Something is making everybody ill and Amanda doesn't know how to best protect her daughter, who appears unaware of it all.
Amanda uses a “rescue distance,” an imaginary line that separates her from Nina, a sort of umbilical chord she constantly uses to calculate the distance and time she has to save Nina from any impending accident.
When David asks Amanda about the rescue distance, she replies: “It changes depending on the situation. For example, in the first hours we spent here, I wanted Nina close by at all times. I needed to know how many exits the house had, find the areas of the floor with the most splinters, see if the creaky stairs posed any kind of danger.”
And after Clara tells Amanda of a strange incident in which David nearly dies from drinking a poisonous substance near their holiday house, the story rapidly descends into a horror nightmare from which nobody is able to wake up.

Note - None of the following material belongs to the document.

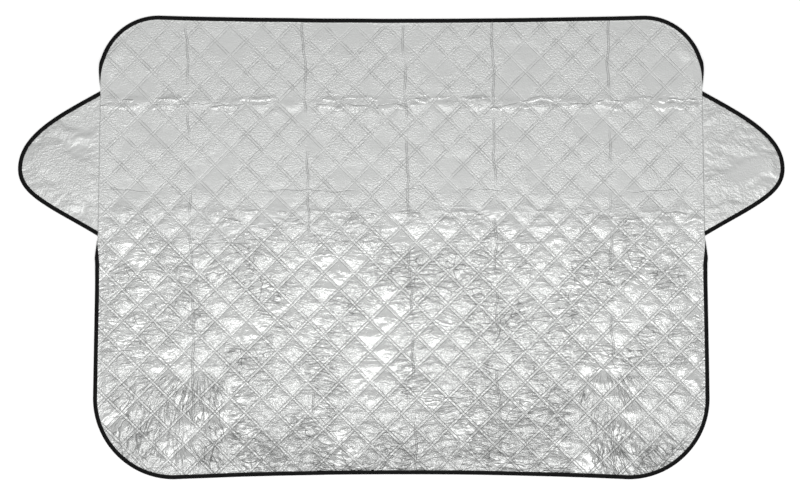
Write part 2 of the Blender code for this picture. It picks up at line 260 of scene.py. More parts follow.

Fever Dream’s narrative is informed by the fearful statistics of the ever-growing levels of land and water poisoning and unprecedented death rates among the rural populations in Argentina. Indiscriminate use of pesticides and fungicides by large agro-multinationals engaged in the lucrative soya monoculture is systematically destroying the biodiversity of the pampa.
Schweblin deals with those fears and angst in a way that is compelling and at the same time horrifying.
It is an effective novel written by one of the most exciting and promising new Latin American writers.
Fever Dream is an intelligent thriller that combines a ghost story with growing ecological anxieties and ordinary parental fears and concerns.
It is a book that will linger on long after you put it down. A must-read.